School boards have economies of scale to their advantage in terms of facilities, personnel and administration, and they can afford to pay their staff better (which child care centres like ours wish they could do but sadly can't). But school boards are not bound by the higher quality standards that licensed child care centres operate under (class size is one example where the standards differ). Why not?

Add to this the changes in child care subsidy rules by the city. Subsidies to make access to child care for low-income families affordable will no longer be tied to spaces in licensed centres as they were in the past, but will follow the child. This will affect childcare centres whose subsidies helped balance the books. But it won't increase the number of subsidized spaces for low-income families in Ottawa, now capped at about 6,500. That's about half of the children under 12 who live on social assistance in Ottawa. What is being done for them? Better question: what's being done to make quality child care more affordable?

Then there is the new legislation (Bill 143, The Child Care Modernization Act, 2014) proposed by the Ontario government, which weakens current childcare standards, including, among other things, larger class sizes. Many of us in the childcare community do not accept that service standards for the care of children should be watered down.

However, while the debate on this continues, it is obvious that change to how child care is provided in our community is coming; the writing is on the wall.
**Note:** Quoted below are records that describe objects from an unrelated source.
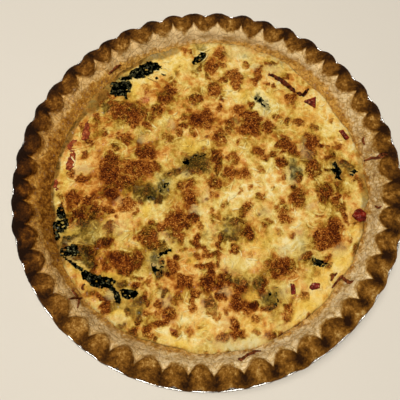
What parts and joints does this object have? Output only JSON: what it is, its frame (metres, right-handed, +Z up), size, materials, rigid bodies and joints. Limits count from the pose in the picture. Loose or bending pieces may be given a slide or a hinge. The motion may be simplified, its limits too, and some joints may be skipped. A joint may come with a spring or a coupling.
{
  "type": "quiche in its foil tin",
  "caption": "Round baked quiche in a shallow foil pie tin, with a pinched fluted pastry rim and a browned egg and cheese filling topped with wilted spinach and red pepper.",
  "frame": {"origin": "middle of the tin's underside, on the surface it stands on", "axes": "+Z up out of the filling; +Y towards the back of the quiche, away from the usual viewer, +X to the right"},
  "size_m": [0.229, 0.229, 0.0357],
  "materials": {
    "foil": "bright thin pressed foil, slightly crinkled",
    "pastry": "baked shortcrust pastry, pale inside, browned to dark brown on the fluted rim",
    "filling": "set egg and melted cheese with browned blisters, slightly oily",
    "spinach": "wilted, dark, damp leaf",
    "ham": "baked ham, moist",
    "pepper": "cooked red pepper, glossy skin",
    "onion": "dark roasted onion, slightly glossy"
  },
  "bodies": {
    "root": {"foil_tin": "foil", "pastry_case": "pastry", "filling": "filling", "spinach_back_left": "spinach", "spinach_rim_left": "spinach", "spinach_back": "spinach", "spinach_left_upper": "spinach", "spinach_left_lower": "spinach", "spinach_left_fold": "spinach", "spinach_strand": "spinach", "spinach_curl": "spinach", "spinach_middle": "spinach", "spinach_back_right": "spinach", "spinach_right": "spinach", "spinach_right_small": "spinach", "spinach_front_right": "spinach", "spinach_front": "spinach", "ham_left": "ham", "ham_back_left": "ham", "ham_rim": "ham", "pepper_wedge": "pepper", "pepper_sliver": "pepper", "pepper_front": "pepper", "pepper_front_right": "pepper", "pepper_round": "pepper", "onion_strip": "onion"}
  },
  "joints": []
}
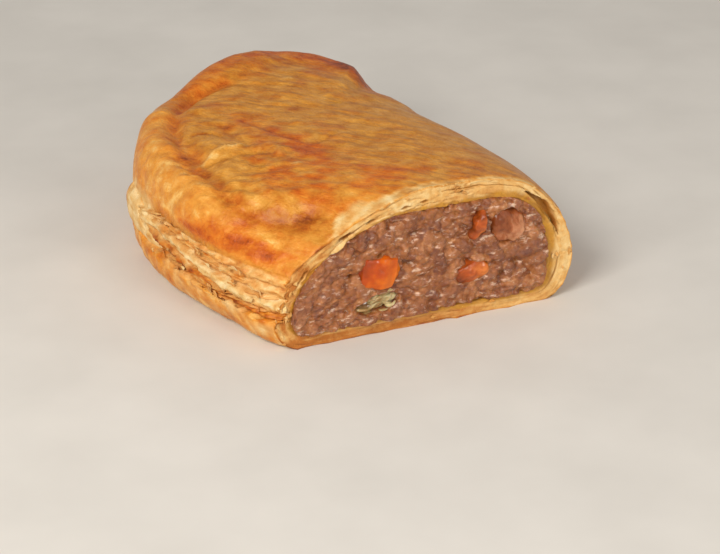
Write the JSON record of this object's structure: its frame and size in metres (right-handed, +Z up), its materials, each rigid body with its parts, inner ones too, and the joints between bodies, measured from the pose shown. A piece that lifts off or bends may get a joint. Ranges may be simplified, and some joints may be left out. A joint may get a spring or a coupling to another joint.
{
  "type": "cut half of a meat and vegetable puff-pastry pasty",
  "caption": "D-shaped puff-pastry pasty cut straight across, with a rounded fold, a flaky sealed edge and a minced meat filling with diced vegetables at the cut.",
  "frame": {"origin": "middle of the bounding box, on the flat base that it rests on", "axes": "+Z up from the base through the lid, +Y from the cut face towards the round end, +X towards the fold"},
  "size_m": [0.1056, 0.1282, 0.0405],
  "materials": {
    "crust": "baked golden puff pastry, satin glaze on top, pale flaky leaves at the edge and the cut",
    "filling": "moist brown minced meat in gravy",
    "carrot": "cooked orange carrot, moist",
    "onion": "cooked translucent onion, moist",
    "lump": "larger lump of moist brown meat"
  },
  "bodies": {
    "root": {"crust": "crust", "filling": "filling", "carrot_large": "carrot", "carrot_upper": "carrot", "carrot_lower": "carrot", "onion_piece": "onion", "meat_lump": "lump"}
  },
  "joints": []
}
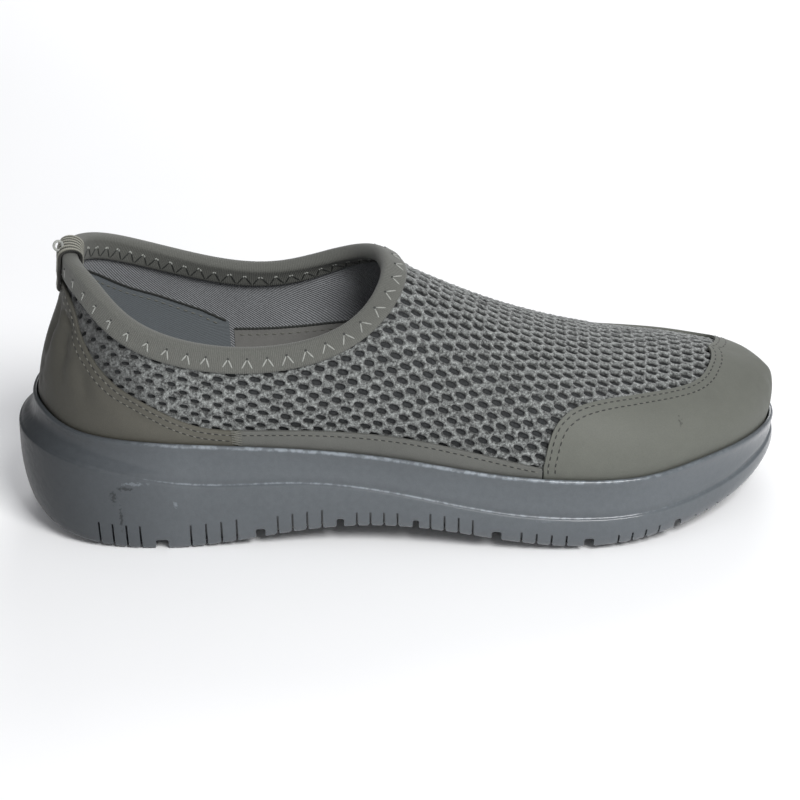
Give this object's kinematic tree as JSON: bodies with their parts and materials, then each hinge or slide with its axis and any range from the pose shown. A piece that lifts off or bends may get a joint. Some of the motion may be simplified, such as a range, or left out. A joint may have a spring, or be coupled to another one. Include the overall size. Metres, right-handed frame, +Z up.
{
  "type": "walking shoe",
  "caption": "Right slip-on walking shoe with a knitted mesh upper, toe cap, heel counter and a thick rocker sole",
  "frame": {"origin": "on the floor, under the middle of the sole's outline", "axes": "+X from heel to toe, +Y to the medial side, +Z up"},
  "size_m": [0.2976, 0.1046, 0.1109],
  "materials": {
    "sole": "satin moulded foam",
    "insole": "matt cloth over foam",
    "upper": "open knitted mesh",
    "toe_cap": "smooth matt synthetic",
    "heel_counter": "smooth matt synthetic",
    "side_band_lateral": "smooth matt synthetic",
    "side_band_medial": "smooth matt synthetic",
    "collar_binding": "brushed binding tape",
    "pull_tab": "ribbed webbing"
  },
  "bodies": {
    "root": {"sole": "sole", "insole": "insole", "upper": "upper", "toe_cap": "toe_cap", "heel_counter": "heel_counter", "side_band_lateral": "side_band_lateral", "side_band_medial": "side_band_medial", "collar_binding": "collar_binding", "pull_tab": "pull_tab"}
  },
  "joints": []
}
Yet there is no road map or transition plan on how community-based programs like ours fit into this new world. Are community-based quality childcare programs to become obsolete? There are 333 community-based licensed child care centres in Ottawa who have been providing quality care for some 27,000 children in our city for years, often in challenging circumstances. The city's 2014 Child Care Service Plan makes no mention of the expansion of school boards into toddler and preschool child care, yet the city has made a significant investment in providing infrastructure to community-based licensed programs - programs at risk of losing their toddler and preschool programs to school boards as they have already seen with their kindergarten programs. What happens to this taxpayer investment?

I am not advocating that the clock be turned back, because we need more affordable, accessible quality child care in Ontario. But we do need a road map on how we are going to make the transition from community-based care to school-based care. We need a serious discussion on what should be included in that plan - quality service standards for the care of children being one, affordability for families being another. These are important issues, not just for child care providers, but for families who need child care.

With a provincial election likely and municipal elections certain this year, this discussion cannot happen too soon.

Alex Cullen is the chairman of the board of River Parkway and River Heights Children's Centres. He is also the NDP provincial candidate for Ottawa-West Nepean.